Rows from a 3D modeling dataset:
- - - -
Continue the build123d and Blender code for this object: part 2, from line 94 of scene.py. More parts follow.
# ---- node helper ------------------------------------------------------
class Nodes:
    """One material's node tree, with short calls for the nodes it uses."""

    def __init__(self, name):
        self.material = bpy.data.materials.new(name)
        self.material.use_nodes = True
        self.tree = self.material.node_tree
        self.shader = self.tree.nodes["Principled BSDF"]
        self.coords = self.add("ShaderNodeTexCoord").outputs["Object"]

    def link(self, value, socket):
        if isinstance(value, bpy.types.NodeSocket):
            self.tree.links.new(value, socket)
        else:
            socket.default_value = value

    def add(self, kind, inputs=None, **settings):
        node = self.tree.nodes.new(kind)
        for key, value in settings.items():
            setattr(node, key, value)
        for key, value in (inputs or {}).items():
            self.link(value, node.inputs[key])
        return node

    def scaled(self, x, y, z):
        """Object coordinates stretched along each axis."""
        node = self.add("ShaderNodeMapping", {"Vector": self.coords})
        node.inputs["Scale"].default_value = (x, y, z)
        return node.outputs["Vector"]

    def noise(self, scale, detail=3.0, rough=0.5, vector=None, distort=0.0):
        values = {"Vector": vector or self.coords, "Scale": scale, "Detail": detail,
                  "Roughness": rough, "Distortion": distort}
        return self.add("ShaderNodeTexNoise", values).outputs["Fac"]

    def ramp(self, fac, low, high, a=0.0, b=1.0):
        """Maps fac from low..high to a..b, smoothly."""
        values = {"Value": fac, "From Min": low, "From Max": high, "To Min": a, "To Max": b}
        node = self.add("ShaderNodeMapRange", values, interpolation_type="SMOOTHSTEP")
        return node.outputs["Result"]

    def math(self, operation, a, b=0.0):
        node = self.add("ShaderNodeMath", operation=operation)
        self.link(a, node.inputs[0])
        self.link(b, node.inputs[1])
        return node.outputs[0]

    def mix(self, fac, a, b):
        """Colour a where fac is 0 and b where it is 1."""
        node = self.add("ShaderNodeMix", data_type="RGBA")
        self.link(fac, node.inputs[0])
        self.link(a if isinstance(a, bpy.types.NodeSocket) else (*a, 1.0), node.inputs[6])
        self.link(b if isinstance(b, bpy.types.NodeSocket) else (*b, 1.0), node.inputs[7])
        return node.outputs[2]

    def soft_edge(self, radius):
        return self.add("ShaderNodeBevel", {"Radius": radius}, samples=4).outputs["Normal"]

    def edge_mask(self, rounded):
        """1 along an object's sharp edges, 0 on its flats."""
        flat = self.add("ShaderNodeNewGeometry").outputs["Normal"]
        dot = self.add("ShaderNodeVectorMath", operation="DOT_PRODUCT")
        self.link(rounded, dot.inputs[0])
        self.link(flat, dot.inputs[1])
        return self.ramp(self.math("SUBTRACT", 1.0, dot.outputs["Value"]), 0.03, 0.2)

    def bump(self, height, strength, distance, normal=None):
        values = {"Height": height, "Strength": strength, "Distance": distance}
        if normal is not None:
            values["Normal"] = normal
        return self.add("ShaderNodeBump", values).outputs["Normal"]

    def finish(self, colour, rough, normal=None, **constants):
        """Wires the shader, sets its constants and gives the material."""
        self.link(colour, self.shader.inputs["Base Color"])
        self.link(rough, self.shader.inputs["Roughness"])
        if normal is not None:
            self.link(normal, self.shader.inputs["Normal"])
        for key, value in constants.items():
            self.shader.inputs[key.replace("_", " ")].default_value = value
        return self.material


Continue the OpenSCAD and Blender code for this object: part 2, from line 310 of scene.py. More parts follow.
- - - -
## Written exercise:
Return all of the data precisely as it appears.

## Solution below:
Continue the build123d and Blender code for this object: part 2, from line 94 of scene.py. More parts follow.
# ---- node helper ------------------------------------------------------
class Nodes:
    """One material's node tree, with short calls for the nodes it uses."""

    def __init__(self, name):
        self.material = bpy.data.materials.new(name)
        self.material.use_nodes = True
        self.tree = self.material.node_tree
        self.shader = self.tree.nodes["Principled BSDF"]
        self.coords = self.add("ShaderNodeTexCoord").outputs["Object"]

    def link(self, value, socket):
        if isinstance(value, bpy.types.NodeSocket):
            self.tree.links.new(value, socket)
        else:
            socket.default_value = value

    def add(self, kind, inputs=None, **settings):
        node = self.tree.nodes.new(kind)
        for key, value in settings.items():
            setattr(node, key, value)
        for key, value in (inputs or {}).items():
            self.link(value, node.inputs[key])
        return node

    def scaled(self, x, y, z):
        """Object coordinates stretched along each axis."""
        node = self.add("ShaderNodeMapping", {"Vector": self.coords})
        node.inputs["Scale"].default_value = (x, y, z)
        return node.outputs["Vector"]

    def noise(self, scale, detail=3.0, rough=0.5, vector=None, distort=0.0):
        values = {"Vector": vector or self.coords, "Scale": scale, "Detail": detail,
                  "Roughness": rough, "Distortion": distort}
        return self.add("ShaderNodeTexNoise", values).outputs["Fac"]

    def ramp(self, fac, low, high, a=0.0, b=1.0):
        """Maps fac from low..high to a..b, smoothly."""
        values = {"Value": fac, "From Min": low, "From Max": high, "To Min": a, "To Max": b}
        node = self.add("ShaderNodeMapRange", values, interpolation_type="SMOOTHSTEP")
        return node.outputs["Result"]

    def math(self, operation, a, b=0.0):
        node = self.add("ShaderNodeMath", operation=operation)
        self.link(a, node.inputs[0])
        self.link(b, node.inputs[1])
        return node.outputs[0]

    def mix(self, fac, a, b):
        """Colour a where fac is 0 and b where it is 1."""
        node = self.add("ShaderNodeMix", data_type="RGBA")
        self.link(fac, node.inputs[0])
        self.link(a if isinstance(a, bpy.types.NodeSocket) else (*a, 1.0), node.inputs[6])
        self.link(b if isinstance(b, bpy.types.NodeSocket) else (*b, 1.0), node.inputs[7])
        return node.outputs[2]

    def soft_edge(self, radius):
        return self.add("ShaderNodeBevel", {"Radius": radius}, samples=4).outputs["Normal"]

    def edge_mask(self, rounded):
        """1 along an object's sharp edges, 0 on its flats."""
        flat = self.add("ShaderNodeNewGeometry").outputs["Normal"]
        dot = self.add("ShaderNodeVectorMath", operation="DOT_PRODUCT")
        self.link(rounded, dot.inputs[0])
        self.link(flat, dot.inputs[1])
        return self.ramp(self.math("SUBTRACT", 1.0, dot.outputs["Value"]), 0.03, 0.2)

    def bump(self, height, strength, distance, normal=None):
        values = {"Height": height, "Strength": strength, "Distance": distance}
        if normal is not None:
            values["Normal"] = normal
        return self.add("ShaderNodeBump", values).outputs["Normal"]

    def finish(self, colour, rough, normal=None, **constants):
        """Wires the shader, sets its constants and gives the material."""
        self.link(colour, self.shader.inputs["Base Color"])
        self.link(rough, self.shader.inputs["Roughness"])
        if normal is not None:
            self.link(normal, self.shader.inputs["Normal"])
        for key, value in constants.items():
            self.shader.inputs[key.replace("_", " ")].default_value = value
        return self.material


Continue the OpenSCAD and Blender code for this object: part 2, from line 310 of scene.py. More parts follow.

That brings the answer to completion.